Iran continues to be an unofficial member of the anti-ISIL coalition. The Iranians appear to believe that the U.S. air strikes and all the military aid (from Iran, the U.S. and other NATO nations) going to the Iraqi Kurds, plus a new government in Iraq, will be able to deal with ISIL in Iraq. Iran has been very active in supporting the Shia Arab government in Iraq against ISIL, but not very public about it. This is because many of the things that ISIL is hated for (restrictions on women and on what people drink and do for entertainment) are the same things that have long been enforced in Iran (and Saudi Arabia). It is possible for Iran to condemn the ISIL tendency to slaughter lots of people just for being different (not Islamic or not Islamic enough) but they are reluctant to go into much detail, as least in the media. Iran would like ISIL to just go away, permanently and with great violence if necessary. Iranian aid can make a big difference, even if the Iranians don’t send in troops to fight. Iranian trainers, military advice and cash are another matter. This sort of thing worked wonders in Syria. Performing similar magic in Iraq means shoving corrupt Iraqi officials and officers out of the way and taking care of Iraqi troops with Iranian cash. More important is training these Iraqis using experienced (in that sort of thing) Iranians. This is insulting to many Iraqis, especially senior politicians. But at the moment it may be preferable to being murdered by ISIL gunmen. Meanwhile Iran continues to blame the West for “creating” ISIL thus ignoring the fact that the growing Sunni/Shia conflict that Iran sponsors heavily has more to do with ISIL than anything the West does.
It was recently revealed that Israel had quietly and anonymously contributed some vital targeting information for the air campaign against ISIL in Iraq and Syria. It wasn’t that the U.S. doesn’t have spy satellites and agents that could have provided this, but the Israeli fleet of spy satellites does not have worldwide responsibilities and spend most of their time over Middle Eastern nations and have been doing so for a long time. Moreover the Israeli espionage network in the region is second to none. Thus the Israelis had data right now that it would take weeks, months or longer for American satellites and agents to collect. The Israeli contribution were kept quiet and Israeli data had been “scrubbed” to remove any evidence that it was from Israel. But none of the Arab nations contributing warplanes to the operation were surprised and, except for Iran (which openly insists ISIL is an invention of the Americans, British and Israel) no one complained.

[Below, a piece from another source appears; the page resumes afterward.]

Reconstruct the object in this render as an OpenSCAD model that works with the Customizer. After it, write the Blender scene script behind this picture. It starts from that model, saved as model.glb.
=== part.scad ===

October 21, 2014: Several mortar shells fell in the Green Zone of Baghdad. This is nothing new. Iraqi security personnel took over all security for the Green Zone back in 2010. This 10 square kilometer (four square mile) sanctuary in downtown Iraq was long a sanctuary for Americans and senior Iraqis. Most Baghdad residents wanted the Green Zone, and the way it disrupted major traffic patterns, eliminated after the Americans left. But rich and powerful Iraqis wanted to live in the Green Zone, as protection from criminals and terrorists (both of whom murder, kidnap and rob the rich). So the Green Zone lives on, under Iraqi management. Since 2010 there have been occasional rockers or mortar shells fired into the Green Zone. It is a large target, with a lot of open space, so there are rarely casualties.

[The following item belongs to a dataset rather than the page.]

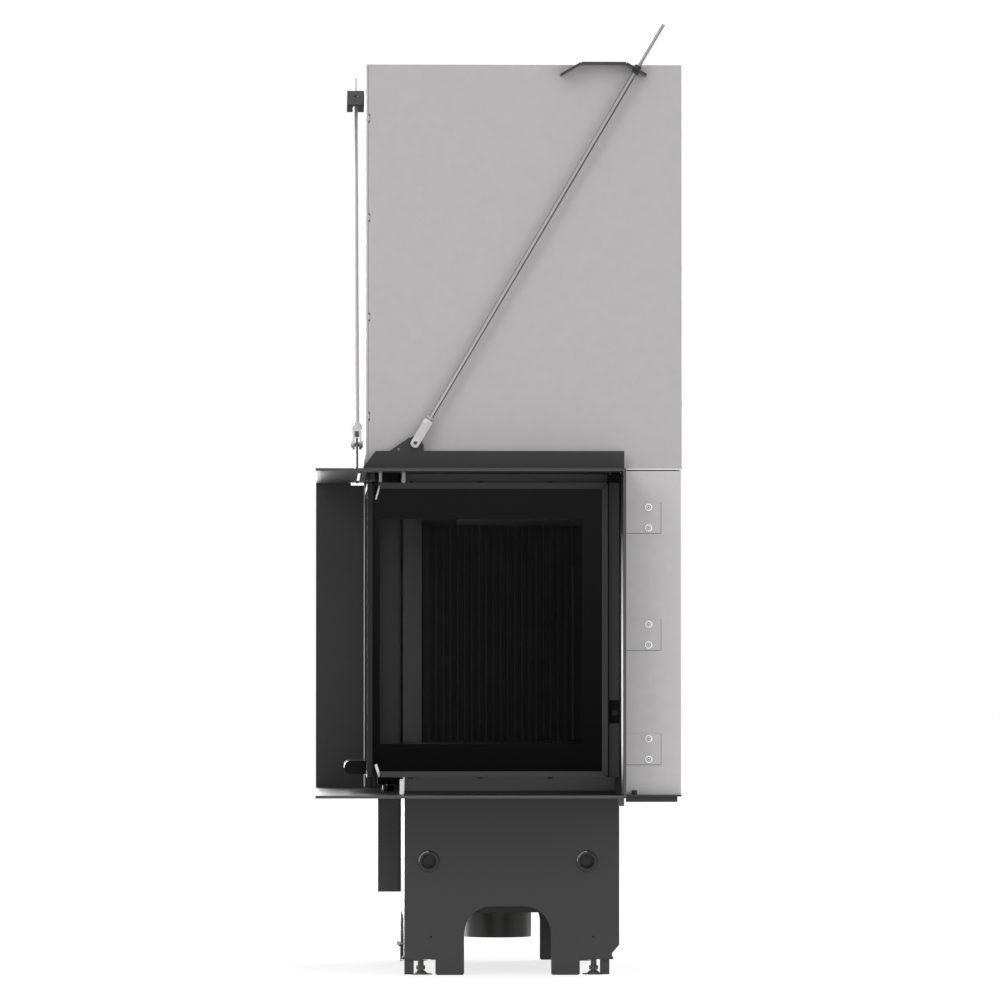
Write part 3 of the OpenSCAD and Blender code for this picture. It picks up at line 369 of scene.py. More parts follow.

Turkey finally agreed to allow Iraqi Kurdish militiamen to travel to Syria via Turkey to reinforce Kurds in Syria who are being attacked by ISIL. Mainly this means the battle around the Syrian town of Kobane. In the last few weeks Western and Arab warplanes have made over 150 air attacks against ISIL in and around Kobane, causing heavy casualties among the Islamic terrorist forces. This has led to ISIL aggressively recruiting new fighters among the Sunni tribes in eastern Syria. It also means that ISIL in Syria has not forces available to help ISIL in Iraq.

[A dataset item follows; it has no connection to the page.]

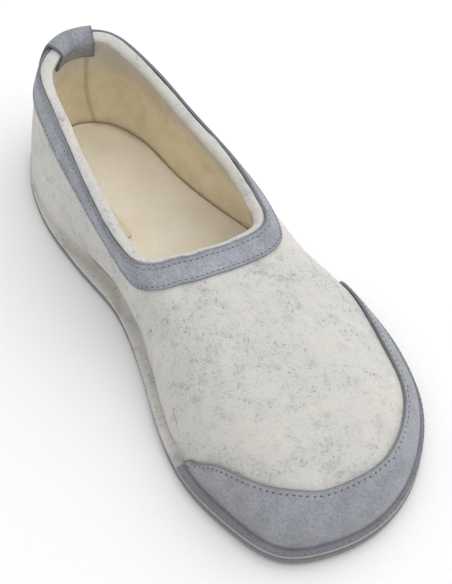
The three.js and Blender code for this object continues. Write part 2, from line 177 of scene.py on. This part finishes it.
def felt_finish():
    """Grey-flecked wool felt outside, plain cream wool at the rim and inside."""
    felt = Finish("wool_felt", Sheen_Weight=0.15, Sheen_Roughness=0.6, Specular_IOR_Level=0.15)
    inside = felt.share("inside")
    deep = felt.share("deep")
    # The fold share is painted shade in the fold at the arch and in the seam inside the heel.
    fold = felt.share("fold")
    # The edge share is painted shade on the felt's cut edge under the leather towards the toe.
    edge = felt.share("edge")

    clumps = felt.cloud(9 * MM, 3.0, 0.6, 1.0)
    patches = felt.cloud(26 * MM, 3.0, 0.5, 2.0)
    dense = (clumps * 0.6 + patches * 0.4).step(0.42, 0.66)
    smudges = felt.cloud(3.2 * MM, 2.0, 0.55, 9.0).step(0.48, 0.7)
    specks = felt.cloud(1.4 * MM, 1.0, 0.4, 6.0).step(0.58, 0.72)
    fibres = felt.streaks(2.2 * MM, 0.8 * MM, (0.3, 0.2, 0.5), 3.0).step(0.58, 0.74)
    fibres = fibres.highest(felt.streaks(1.9 * MM, 0.7 * MM, (1.1, 0.4, 1.9), 4.0).step(0.58, 0.74))
    flecks = (smudges * 0.3 + specks.highest(fibres) * 0.5) * (0.25 + dense * 0.75) * (1 - inside)

    pale = felt.blend(patches.step(0.36, 0.64), paint(210, 207, 200), paint(203, 202, 197))
    wool = felt.blend(dense * 0.3, pale, paint(191, 190, 194))
    flecked = felt.blend(flecks, wool, paint(112, 112, 119))
    cream = felt.blend(clumps.step(0.35, 0.7), paint(212, 208, 201), paint(200, 197, 189))
    warm = felt.blend(clumps.step(0.3, 0.7), paint(243, 231, 203), paint(229, 215, 181))
    lining = felt.blend(deep, cream, warm)
    both = felt.blend(inside, flecked, lining)
    # The brown is painted shade in the arch fold and the heel seam.
    fold_shaded = felt.blend(fold, both, paint(128, 112, 88))
    # The grey is painted shade on the felt's cut edge at the toe, above the sole.
    colour = felt.blend(edge, fold_shaded, paint(126, 126, 126))

    nap = felt.cloud(0.9 * MM, 3.0, 0.65, 7.0)
    fluff = felt.cloud(1.6 * MM, 3.0, 0.7, 10.0) * inside
    relief = nap * 0.5 + felt.cloud(3.5 * MM, 2.0, 0.5, 8.0) * 0.6 + fluff * 0.9
    return felt.finish(colour, 0.9 + nap * 0.1, relief, 0.6 * MM)


def leather_finish(name, tint, speckle, grain_depth):
    """Brushed grey leather with darker cut edges."""
    leather = Finish(name, Sheen_Weight=0.1, Sheen_Roughness=0.5, Specular_IOR_Level=0.25)
    cut = leather.share("cut")
    blotches = leather.cloud(10 * MM, 3.0, 0.55, 1.0)
    nap = leather.cloud(0.9 * MM, 3.0, 0.7, 2.0)
    pores = leather.cloud(1.3 * MM, 2.0, 0.6, 3.0).step(0.5, 0.72)
    hairs = leather.streaks(2.4 * MM, 0.5 * MM, (0.4, 0.9, 0.7), 4.0).step(0.52, 0.72)
    light = shifted(tint, 9 + speckle)
    dark = shifted(tint, -9 - speckle)
    brushed = leather.blend((blotches * 0.4 + nap * 0.6).step(0.36, 0.64), dark, light)
    speckled = leather.blend(pores * 0.4, brushed, shifted(tint, -26 - speckle))
    napped = leather.blend(hairs * 0.3, speckled, shifted(tint, 26))
    # The cut share darkens the cut edges, and on the rand it also carries painted shade in the crease
    # above the welt.
    colour = leather.blend(cut, napped, paint(96, 98, 103))
    relief = nap * 0.7 + pores * -0.3 + blotches * 0.3
    return leather.finish(colour, 0.66 + nap * 0.2 + cut * 0.1, relief, grain_depth)


def sole_finish():
    """A grey sole sheet, slightly scuffed underneath."""
    sole = Finish("sole_sheet", Specular_IOR_Level=0.25)
    grain = sole.cloud(1.1 * MM, 3.0, 0.6, 1.0)
    scuffs = sole.streaks(14 * MM, 1.4 * MM, (0.0, 0.0, 1.4), 2.0).step(0.55, 0.8)
    colour = sole.blend(grain, paint(118, 119, 122), paint(146, 147, 149))
    worn = sole.blend(scuffs * 0.3, colour, paint(164, 164, 164))
    return sole.finish(worn, 0.7 + grain * 0.2, grain + scuffs * -0.3, 0.25 * MM)


def bed_finish():
    """The soft cream sheet under the foot."""
    bed = Finish("foot_bed_wool", Sheen_Weight=0.15, Sheen_Roughness=0.6, Specular_IOR_Level=0.15)
    crease = bed.share("fold")
    clouds = bed.cloud(17 * MM, 3.0, 0.5, 1.0)
    nap = bed.cloud(0.8 * MM, 3.0, 0.65, 2.0)
    hairs = bed.streaks(4 * MM, 0.5 * MM, (0.2, 0.3, 0.8), 3.0).step(0.56, 0.76)
    wool = bed.blend(clouds.step(0.35, 0.68), paint(247, 239, 224), paint(240, 230, 212))
    haired = bed.blend(hairs * 0.3, wool, paint(216, 202, 176))
    # The brown is painted shade where the bed meets the felt wall, strongest beside the heel's seam.
    colour = bed.blend(crease, haired, paint(176, 158, 124))
    return bed.finish(colour, 0.9 + nap * 0.1, nap * 0.6 + hairs * 0.3 + clouds * 0.8, 0.4 * MM)


def label_finish():
    """Blank woven ribbon."""
    ribbon = Finish("blank_ribbon", Sheen_Weight=0.1, Specular_IOR_Level=0.25)
    across = ribbon.streaks(6 * MM, 0.35 * MM, (0.0, 0.0, 0.09), 1.0)
    along = ribbon.streaks(6 * MM, 0.35 * MM, (0.0, 0.0, 1.66), 2.0)
    colour = ribbon.blend(across, paint(218, 207, 174), paint(230, 221, 192))
    return ribbon.finish(colour, 0.75 + along * 0.15, across * 0.5 + along * 0.5, 0.12 * MM)


def thread_finish(name, tint):
    """Twisted sewing thread."""
    thread = Finish(name, Sheen_Weight=0.1, Specular_IOR_Level=0.25)
    twist = thread.cloud(0.35 * MM, 2.0, 0.6, 1.0)
    colour = thread.blend(twist, paint(*tint), shifted(tint, 24))
    return thread.finish(colour, 0.7 + twist * 0.2, twist, 0.08 * MM)


# Meshes made from the part's solids

WELD = 0.002 * MM
CREASE = 0.85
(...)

October 18, 2014: The government finally announced the new ministers for Defense (a Sunni) and Interior (a Shia, who now controls the national police). The Sunni politicians demanded control of some key ministries and they got them although not always with Sunni politicians most Sunnis support. There is still a lot of suspicion and animosity between Sunni and Shia politicians. Despite facing a common threat in the form of ISIL, those old divisions still get in the way.
Iraq announced that it had given permission for foreign warplanes to move through Iraqi airspace to and from bombing missions in Syria. One exception was UAE (United Arab Emirates), which is currently feuding with Iraq.
October 17, 2014: In Yemen AQAP (Al Qaeda in the Arabian Peninsula) announced that is now fully backed ISIL. AQAP didn’t say it had joined ISIL, but urged all Moslems to support ISIL in its fight against the West and its Arab allies who were now bombing ISIL in Iraq and Syria.
October 16, 2014: ISIL has increased terror bombings in Baghdad, killing over 150 people in the last five days alone. ISIL related deaths will likely be over 2,000 for October.
October 14, 2014: North of Baghdad security forces defeated a major ISIL effort to take an oil refinery. Such attacks used to succeed but ISIL is running into more determined opposition more often.
October 12, 2014: In the west (Anbar province) ISIL seized one of the few large military bases in the vicinity of Ramadi (the provincial capital). Anbar officials insist that ISIL controls 80 percent of the province and that the government has been slow, or ineffective, to resist ISIL advances. Some Anbar officials are calling for foreign intervention to prevent the entire province from coming under ISIL control.
U.S. officials confirmed that on October 7th ISIL forces got within 25 kilometers of the Baghdad airport before American air strikes (including those by AH-64 helicopter gunships) drove the Islamic terrorists back.
October 10, 2014: American C-130 transports began delivering air-dropped supplies to Iraqi troops in the north who are currently besieged by ISIL. The Iraqis are organizing relief forces to break those sieges.